BEILEIN: Bushwhackers (2016)

Bushwhackers: Guerrilla Warfare, Manhood, and the Household in Civil War Missouri by Joseph M. Beilein, Jr. Kent State University Press, 2016. Cloth, IBSN: 978-1606352700.  $34.95.

With the passing of Michael Fellman in 2012, the contest opened for the next great contribution to our understanding of Missouri’s guerrilla war.  One of the most likely suspects to eventually stand with Fellman is Joseph M. Beilein, Jr., of Penn State-Erie, the Behrend College. Beilein, who coedited The Civil War Guerrilla with Matthew C. Hulbert, offers this recasting of Missouri’s guerrilla experience through a modern historical lens.

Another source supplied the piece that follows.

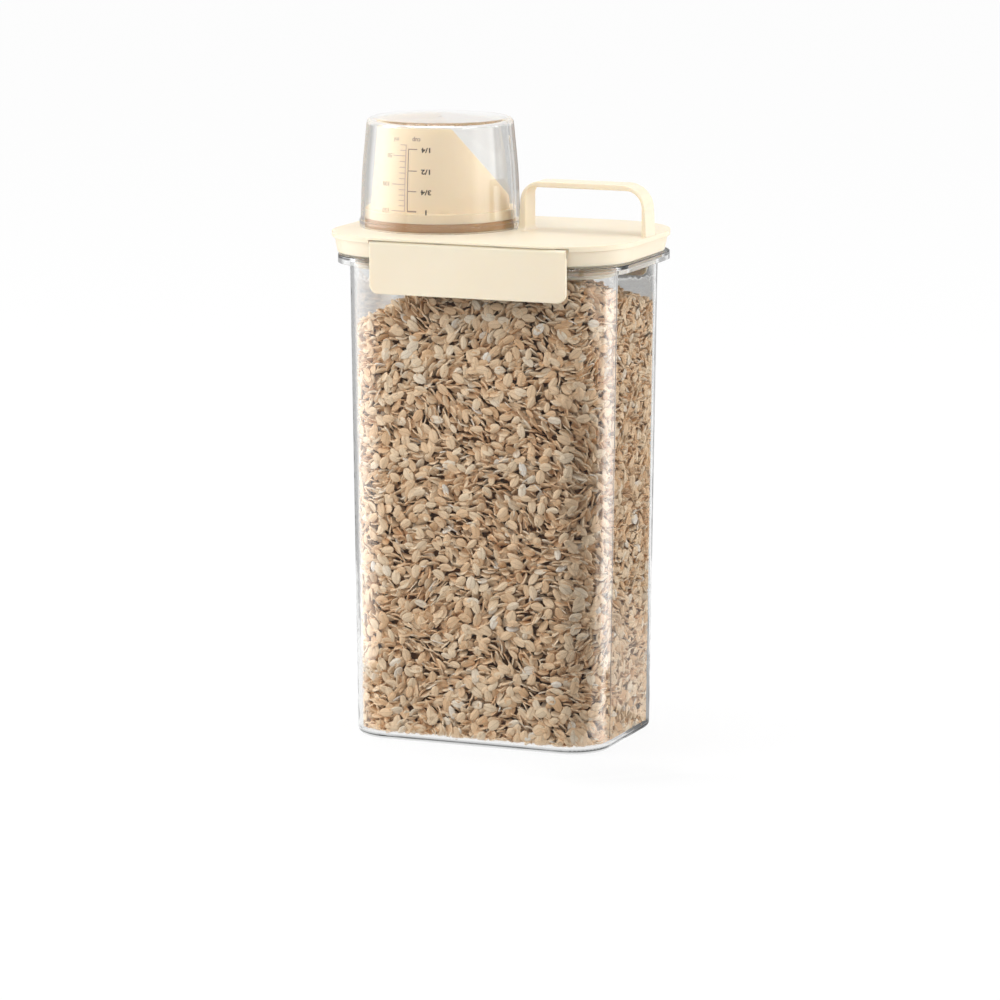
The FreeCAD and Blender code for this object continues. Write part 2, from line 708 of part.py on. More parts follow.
def add_barrel(body, side, start):
    """Round barrel along the top, bored for the lid's hinge bar, with a mouth to snap on through."""
    axis = f"{side} * {HINGE_REACH}"
    barrel = add_sketch(body, "barrel_outline", "YZ_Plane", z=start)
    draw_circle(barrel, axis, HINGE_LEVEL, "barrel_radius")
    extrude(body, "Pad", "barrel", barrel, LATCH_LENGTH)
    bore = add_sketch(body, "bore_outline", "YZ_Plane", z=start)
    draw_circle(bore, axis, HINGE_LEVEL, "hinge_bar_radius + hinge_play")
    extrude(body, "Pocket", "bore", bore, LATCH_LENGTH, reverse=True)
    mouth = add_sketch(body, "clip_mouth_outline", "YZ_Plane", z=start)
    draw_box(
        mouth, f"{side} * ({HINGE_REACH} - 2 * barrel_radius)", axis,
        f"{HINGE_LEVEL} - clip_mouth / 2", f"{HINGE_LEVEL} + clip_mouth / 2")
    extrude(body, "Pocket", "clip_mouth_cut", mouth, LATCH_LENGTH, reverse=True)


def add_web_notches(body, side):
    """Leaves only a thin outer skin where the lid's webs and the ends of its hinge bar stand."""
    level = f"{HINGE_LEVEL} - barrel_radius - latch_play"
    height = "2 * (barrel_radius + latch_play)"
    skin = f"{side} * (lid_width / 2 - latch_skin)"
    back = f"{side} * ({HINGE_REACH} - 2 * barrel_radius)"
    wide = "(web_width / 2 + latch_play)"
    ends = add_sketch(body, "end_notch_outline", "XY_Plane", x="latch_shift", z=level)
    for sign in (-1, 1):
        draw_box(
            ends, f"{sign} * ({WEB_SPAN} / 2 - {wide})", f"{sign} * ({LATCH_LENGTH} / 2 + latch_play)",
            back, skin)
    extrude(body, "Pocket", "end_notches", ends, height, reverse=True)
    notch = add_sketch(body, "notch_outline", "XY_Plane", x=f"latch_shift - {WEB_SPAN} / 2", z=level)
    draw_box(notch, f"-{wide}", wide, back, skin)
    first = extrude(body, "Pocket", "web_notch", notch, height, reverse=True)
    repeat_along(body, "web_notch_row", first, notch)


def build_latch(name, side):
    """Flap that hangs from the lid's hinge bar and snaps under the container's rim."""
    body = add_body(name)
    start = f"latch_shift - {LATCH_LENGTH} / 2"
    add_latch_plate(body, side)
    add_hook(body, side, start)
    add_barrel(body, side, start)
    add_web_notches(body, side)
    return body


# ---------------------------------------------------------------- build, check and write


def check(bodies):
    document.recompute()
    for item in document.Objects:
        if "Invalid" in item.State or "Error" in item.State:
            raise RuntimeError(f"{item.Name} ({item.Label}) failed: {item.State}")
    for body in bodies:
        shape = body.Shape
        if shape.isNull() or not shape.isValid() or len(shape.Solids) != 1:
            raise RuntimeError(f"{body.Label} has no single valid solid")


def build():
    fill_sheet()
    bodies = [
        build_container(),
        build_lid_cover(),
        build_lid_liner(),
        build_lid_gasket(),
        build_pour_spout(),
        build_spout_seal(),
        build_measuring_cup(),
        build_latch("front_latch", FRONT),
        build_latch("rear_latch", REAR),
    ]
    check(bodies)
    os.makedirs("parts", exist_ok=True)
    for body in bodies:
        body.Shape.exportStep(f"parts/{body.Label}.step")


build()
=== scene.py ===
import json
import math
import random

import bmesh
import bpy
from mathutils import Matrix, Vector, noise
from mathutils.bvhtree import BVHTree

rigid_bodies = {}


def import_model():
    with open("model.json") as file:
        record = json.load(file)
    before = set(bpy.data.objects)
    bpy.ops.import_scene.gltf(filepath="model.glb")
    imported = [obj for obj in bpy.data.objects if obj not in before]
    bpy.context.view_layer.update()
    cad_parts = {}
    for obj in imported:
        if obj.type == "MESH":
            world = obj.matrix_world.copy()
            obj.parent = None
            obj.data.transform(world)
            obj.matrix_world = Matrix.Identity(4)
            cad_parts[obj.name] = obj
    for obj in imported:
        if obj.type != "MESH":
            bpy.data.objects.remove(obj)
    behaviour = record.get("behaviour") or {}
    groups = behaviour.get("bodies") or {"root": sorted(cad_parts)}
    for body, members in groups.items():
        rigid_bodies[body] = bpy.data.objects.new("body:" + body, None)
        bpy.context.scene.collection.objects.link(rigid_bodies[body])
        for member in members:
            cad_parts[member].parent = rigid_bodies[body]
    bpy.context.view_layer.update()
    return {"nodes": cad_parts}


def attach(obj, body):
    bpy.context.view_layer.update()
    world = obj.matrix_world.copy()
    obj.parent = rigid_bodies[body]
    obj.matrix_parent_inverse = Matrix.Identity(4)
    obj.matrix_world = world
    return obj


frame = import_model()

MM = 0.001

# ---------------------------------------------------------------- camera
# A long lens from the front, a little to the right and a little above, so that the tall walls
# stay almost parallel and the lid's top just shows.
CAMERA_AZIMUTH = math.radians(21.82)
CAMERA_ELEVATION = math.radians(10.05)
CAMERA_DISTANCE = 2377.2 * MM
CAMERA_TARGET = Vector((-2.18, 0, 111.63)) * MM
SENSOR_WIDTH, FOCAL_LENGTH = 36, 178.91
CLIP_NEAR, CLIP_FAR = 0.1, 20

towards_camera = Vector((
    math.sin(CAMERA_AZIMUTH) * math.cos(CAMERA_ELEVATION),
    -math.cos(CAMERA_AZIMUTH) * math.cos(CAMERA_ELEVATION),
    math.sin(CAMERA_ELEVATION),
))
lens = bpy.data.cameras.new("camera")
lens.sensor_width, lens.lens = SENSOR_WIDTH, FOCAL_LENGTH
lens.clip_start, lens.clip_end = CLIP_NEAR, CLIP_FAR
camera = bpy.data.objects.new("camera", lens)
camera.location = CAMERA_TARGET + towards_camera * CAMERA_DISTANCE
camera.rotation_mode = "QUATERNION"
camera.rotation_quaternion = (-towards_camera).to_track_quat("-Z", "Y")
bpy.context.scene.collection.objects.link(camera)
bpy.context.scene.camera = camera

# ---------------------------------------------------------------- container
# Injection-moulded clear styrene-acrylonitrile tub with drafted walls and a folded rim flange.
# It is glass-clear and glossy, with the faint flow waves that a hot mould leaves in thin walls.


def linear(colour):
    """An sRGB hex colour as the linear values that shaders take."""
    parts = [int(colour[i:i + 2], 16) / 255 for i in (1, 3, 5)]
    return [c / 12.92 if c <= 0.04045 else ((c + 0.055) / 1.055) ** 2.4 for c in parts] + [1.0]


def add_node(tree, kind, inputs=None, **settings):
    """Adds a shader node, sets it, and links or fills its inputs."""
    node = tree.nodes.new("ShaderNode" + kind)
    for name, setting in settings.items():
        setattr(node, name, setting)
    for name, source in (inputs or {}).items():
        if isinstance(source, bpy.types.NodeSocket):
            tree.links.new(source, node.inputs[name])
        else:
            node.inputs[name].default_value = source
    return node


def new_material(name):
    material = bpy.data.materials.new(name)
    material.use_nodes = True
    material.node_tree.nodes.clear()
    return material, material.node_tree


def speckle(tree, size, detail):
    """Noise in the piece's own coordinates, its spots about size across."""
    place = add_node(tree, "TexCoord").outputs["Object"]
    return add_node(tree, "TexNoise", {"Vector": place, "Scale": 1 / size, "Detail": detail}).outputs["Fac"]


SAN_IOR = 1.57


def clear_plastic(name, wave_size, wave_height, reflections):
    """Clear moulded plastic whose flow waves are wave_size across; lamps reach through it.

    It takes a little light on each millimetre, so its edges look greyer than its walls. Light that
    has been reflected more often than `reflections` goes straight on and leaves it.
    """
    material, tree = new_material(name)
    ripple = add_node(tree, "Bump", {
        "Height": speckle(tree, wave_size, 1.0), "Strength": 1.0, "Distance": wave_height})
    plastic = add_node(tree, "BsdfPrincipled", {
        "Base Color": linear("#FDFDFC"), "Roughness": 0.02, "IOR": SAN_IOR,
        "Transmission Weight": 1.0, "Normal": ripple.outputs["Normal"]})
    let_through = add_node(tree, "BsdfTransparent", {"Color": linear("#FFFFFF")})
    path = add_node(tree, "LightPath")
    trapped = add_node(tree, "Math", {0: path.outputs["Glossy Depth"], 1: reflections + 0.5},
                       operation="GREATER_THAN")
    leaving = add_node(tree, "MixShader", {
        0: trapped.outputs["Value"], 1: plastic.outputs["BSDF"], 2: let_through.outputs["BSDF"]})
    mix = add_node(tree, "MixShader", {
        0: path.outputs["Is Shadow Ray"], 1: leaving.outputs["Shader"], 2: let_through.outputs["BSDF"]})
    inside = add_node(tree, "VolumeAbsorption", {"Color": linear("#8F9192"), "Density": 20.0})
    add_node(tree, "OutputMaterial", {"Surface": mix.outputs["Shader"], "Volume": inside.outputs["Volume"]})
    return material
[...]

In Bushwhackers, Beilein presents a twenty-first century treatment of a nineteenth century issue.  Civil War studies have frequently steered clear of the more modern approaches and techniques, at least until they have been thoroughly tested in other fields.  The result of these slower adoptions has been that the Civil War remains comfortably traditional with a few, well-placed examples of the kind of innovation more often seen in histories of gender, race, and class.  This is a major reason why Civil War guerrilla studies are popular among readers, but still somewhat professionally marginalized.

Beilein seeks to push Civil War guerrilla studies closer to the professional mainstream by reinforcing their multifaceted nature.  He does this by introducing readers to the powerful influence of the household and the kinship networks that tie it together.  The household war concept emerged as a logical extension of gender studies during wartime.  While most Civil War historians tend to focus their attention on battlefields and commanders, those who study the guerrilla are often looking at communities and social dynamics.  Beilein astutely centers his study in the home, where he can investigate family influences and broad social connections alongside less appreciated elements like the food they ate and the determinism of status.

If this work has a weakness, it is in Beilein’s attempts to explain “the” guerrilla rather than seeing “many” guerrillas.  On more than one occasion, readers are presented typicalities.  He describes what guerrillas looked like, all the way down to the specific embroidered shirts and the stolen blue jackets that they wore (1). He notes that an image of Morgan Walker’s two story, stone house “gives us an idea of what the physical representation of the Southern household looked like” after noting that Walker “was wealthier than most”—that in itself making him atypical (17).  The William Gregg family “was a representative example of a rebel household” with four slaves (16-17).  These concerns can easily be overlooked as examples of literary license, but professional historians should avoid such generalizations as they invite refutation and thereby call into question the author’s more important contributions.

With these concerns noted, readers should know that Beilein’s book says many important things.  It sits on the intellectual cutting edge of borderland scholarship, it introduces the newest interpretations in the field, and it fits some of the most recent scholarship into the borderland experience.  In all, Beilein’s book should be read by everyone interested in Missouri’s turbulent Civil War experience, and it will certainly become a staple on the reading lists that help train the next generation of borderland scholars.

 

Brian D. McKnight, the author of Confederate Outlaw, is Professor of History and Founding Director of the Center for Appalachian Studies at the University of Virginia’s College at Wise.